“Her priorities are to see that justice is served, everyone is treated equally and fairly, and those who are a danger to our communities stay behind bars,” Weintz said.
The effect of the drop in paroles is hard to gauge, state Corrections Department spokesman Jerry Massie said. He said one of the more obvious effects is the prison system's ongoing struggle with county jail backlog.
Inmates sentenced to time in Oklahoma prisons, under the current system, are held in county jails until there's a place for them in a state facility. This can take a few weeks or several months, Massie said.
Once the inmates are sentenced, the state prison system takes over financial responsibility of the prisoners. Under state law, the Corrections Department pays $27 per day to house the inmate, plus any medical costs.

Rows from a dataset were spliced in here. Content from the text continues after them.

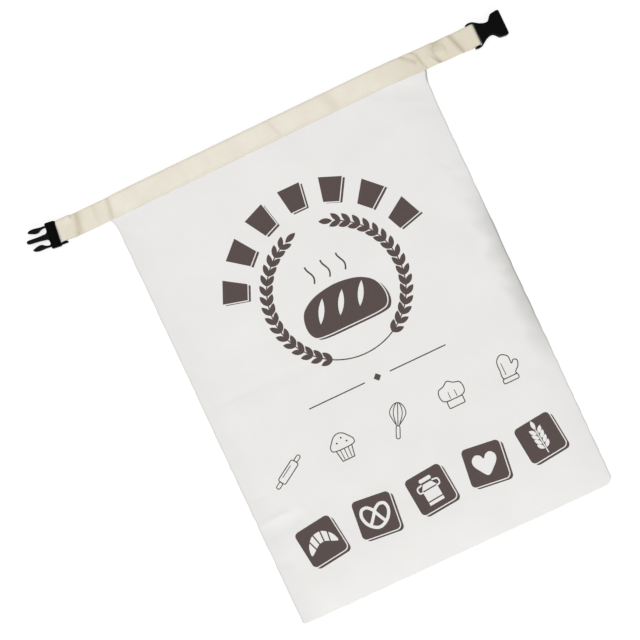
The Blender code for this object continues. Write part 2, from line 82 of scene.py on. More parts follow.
# Folds of the front panel: x0, y0, x1, y1, rise of the ridge (below 0 for a trough), half width.
broadFolds = (
    (-0.15, 0.0, -0.018, -0.005, -0.0004, 0.005),
    (-0.088, -0.18, -0.038, -0.13, 0.0007, 0.014),
    (-0.11, -0.172, -0.062, -0.118, -0.0004, 0.013),
    (-0.154, -0.124, -0.114, -0.1195, -0.0014, 0.0075),
    (0.096, 0.19, 0.144, 0.17, -0.0011, 0.0068),
    (0.104, 0.158, 0.134, 0.146, 0.0005, 0.01),
    (0.118, 0.06, 0.128, 0.01, -0.0004, 0.009),
    (0.122, -0.088, 0.14, -0.1, -0.0006, 0.007),
    (-0.03, 0.08, 0.06, 0.06, 0.0004, 0.03),
)
fineFolds = (
    (-0.152, -0.003, -0.01, -0.005, 0.00012, 0.0014),
    (-0.158, -0.1138, -0.122, -0.1112, 0.00085, 0.0026),
    (-0.158, -0.048, -0.144, -0.051, -0.0004, 0.004),
    (-0.158, -0.0895, -0.136, -0.0905, -0.0003, 0.003),
    (-0.158, -0.15, -0.136, -0.153, -0.0005, 0.0048),
    (-0.158, -0.178, -0.145, -0.18, -0.00045, 0.0042),
    (-0.14, -0.139, -0.112, -0.145, 0.0002, 0.005),
    (0.15, 0.11, 0.128, 0.104, -0.00055, 0.006),
    (0.15, 0.086, 0.132, 0.09, -0.0006, 0.0048),
    (0.15, 0.066, 0.134, 0.069, -0.00045, 0.004),
    (0.15, 0.053, 0.13, 0.048, -0.0006, 0.005),
    (0.15, 0.022, 0.13, 0.02, -0.0007, 0.0056),
    (0.15, -0.003, 0.134, 0.002, -0.0005, 0.004),
    (0.15, -0.017, 0.131, -0.015, -0.0006, 0.0048),
    (0.15, -0.04, 0.136, -0.037, -0.0004, 0.004),
    (0.15, -0.062, 0.126, -0.056, -0.0004, 0.007),
    (0.106, 0.185, 0.146, 0.169, 0.0002, 0.0034),
    (0.116, 0.188, 0.147, 0.177, -0.00025, 0.002),
    (0.126, 0.162, 0.148, 0.15, -0.0002, 0.003),
    (-0.153, 0.176, -0.136, 0.16, -0.00025, 0.003),
)
foldFade = 0.2  # share of a fold's length over which it fades out at each end


def between(rows, at, column=1):
    table = np.array(rows)
    return np.interp(at, table[:, 0], table[:, column])


def eased(share):
    return share * share * (3 - 2 * share)


def softNoise(x, y, size, seed, cells=97):
    # smooth bumps of about this size, from -1 to 1
    lattice = np.random.default_rng(seed).uniform(-1.0, 1.0, (cells, cells))
    across, up = np.asarray(x) / size + cells / 2, np.asarray(y) / size + cells / 2
    column, row = np.floor(across).astype(int), np.floor(up).astype(int)
    across, up = across - column, up - row
    across = across**3 * (across * (6 * across - 15) + 10)
    up = up**3 * (up * (6 * up - 15) + 10)

    def corner(i, j):
        return lattice[(column + i) % cells, (row + j) % cells]

    low = corner(0, 0) * (1 - across) + corner(1, 0) * across
    high = corner(0, 1) * (1 - across) + corner(1, 1) * across
    return low * (1 - up) + high * up


def foldSum(folds, x, y):
    total = np.zeros(np.broadcast(x, y).shape)
    for x0, y0, x1, y1, rise, halfWidth in folds:
        runX, runY = x1 - x0, y1 - y0
        along = ((x - x0) * runX + (y - y0) * runY) / (runX**2 + runY**2)
        offSquare = (x - x0 - runX * along) ** 2 + (y - y0 - runY * along) ** 2
        fade = np.clip(np.minimum(along, 1 - along) / foldFade + 0.5, 0, 1)
        total += rise * fade * fade * (3 - 2 * fade) * np.exp(-offSquare / halfWidth**2)
    return total


def leftEdge(y):
    return between(bag["leftEdge"], y)


def rightEdge(y):
    return between(bag["rightEdge"], y)


def bottomEdge(x):
    y = between(bag["bottomEdge"], x)
    ends = (x - bag["bottomEdge"][0][0], bag["bottomEdge"][-1][0] - x)
    for inward, radius in zip(ends, bag["cornerRadii"]):
        along = np.clip(radius - inward, 0.0, radius)
        y = y + radius - np.sqrt(np.maximum(radius**2 - along**2, 0.0))
    return y


def ramp(distance, width, steepness):
    return 1.0 - (1.0 - np.clip(distance / width, 0.0, 1.0)) ** steepness


def raisedShare(x, y):
    # 0 along the seams, 1 over the flat middle of the bag
    left = ramp(x - leftEdge(y), *bag["leftShoulder"])
    right = [between(bag["rightShoulder"], y, column) for column in (1, 2)]
    bottom = [between(bag["bottomShoulder"], x, column) for column in (1, 2)]
    return left * ramp(rightEdge(y) - x, *right) * ramp(y - bottomEdge(x), *bottom)


def frontTop(x, y):
    raised = raisedShare(x, y)
    reach, size = bag["foldBend"]
    bendX = x + reach * softNoise(x, y, size, 11)
    bendY = y + reach * softNoise(x, y, size, 12)
    folds = foldSum(broadFolds, x, y) + foldSum(fineFolds, bendX, bendY)
    uneven = sum(high * softNoise(x, y, size, seed) for high, size, seed in bag["bumps"])
    high, size = bag["seamBumps"]
    pucker = high * (1 - raised) ** 3 * softNoise(x * 0.6, y * 0.6, size, 5)
    kept = bag["foldsAtSeam"] + (1 - bag["foldsAtSeam"]) * raised
    return bag["seamTop"] + bag["loft"] * raised + (folds + uneven) * kept + pucker


def backUnder(x, y):
    toSeam = np.minimum(np.minimum(x - leftEdge(y), rightEdge(y) - x), y - bottomEdge(x))
    lift, width = bag["backLift"]
    return lift * (1.0 - ramp(toSeam, width, 2.0))


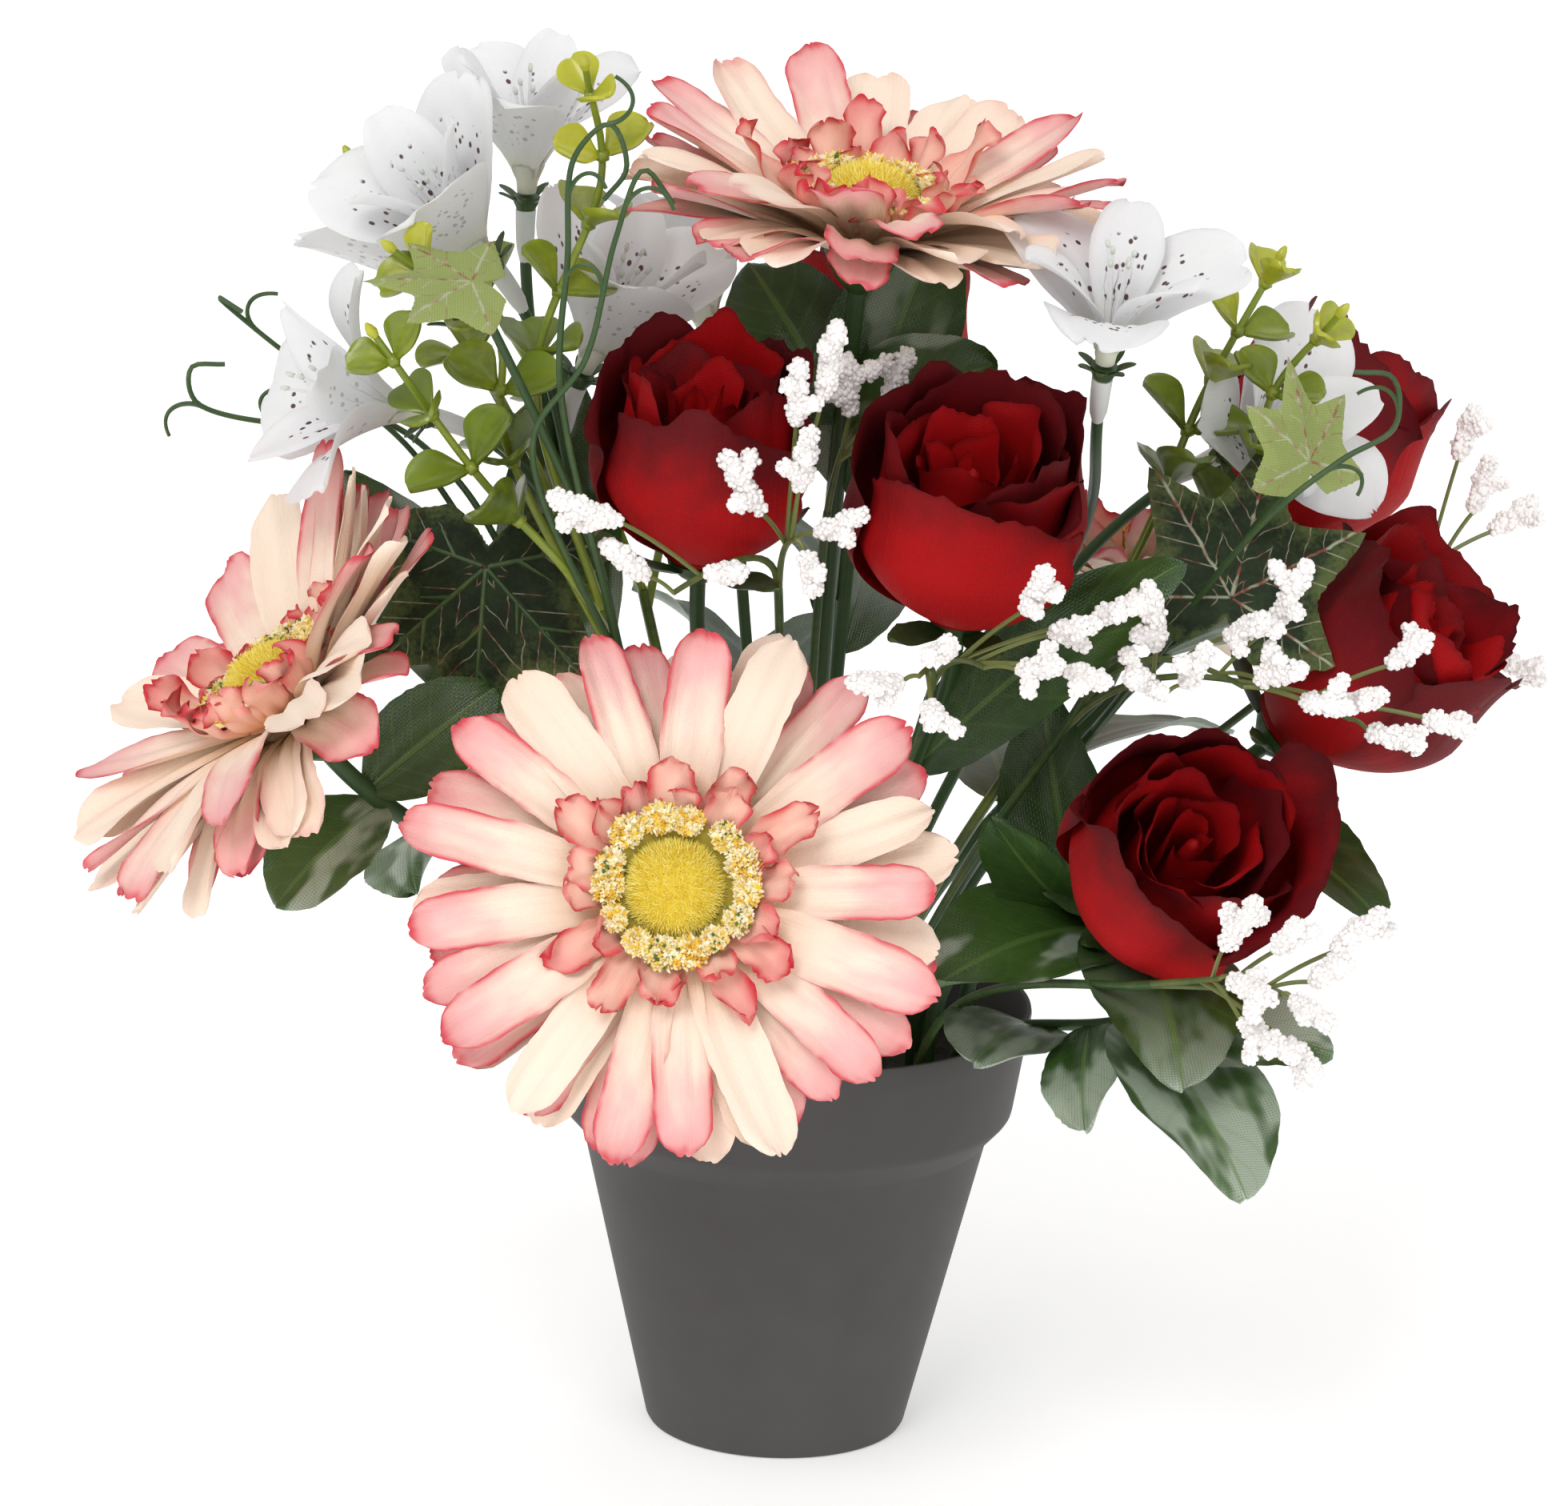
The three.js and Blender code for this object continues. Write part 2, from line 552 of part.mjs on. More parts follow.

Last year, the state Corrections Department paid county jails $21,207,728 to house inmates awaiting transfer to a state prison, the most ever. In 2003, the agency paid just $7.4 million to county jails.
“With how full we are, it's almost like one bed opens up, there's someone to fill it ... so it's one out, one in, literally,” he said. “Fewer paroles, well, it backs up people in county jails. There's no other place for them to go.”
Massie said the agency is hopeful recent law changes, which take the governor out of the parole process for nonviolent offenders, will increase paroles.
“We're hoping that will speed up the process,” he said.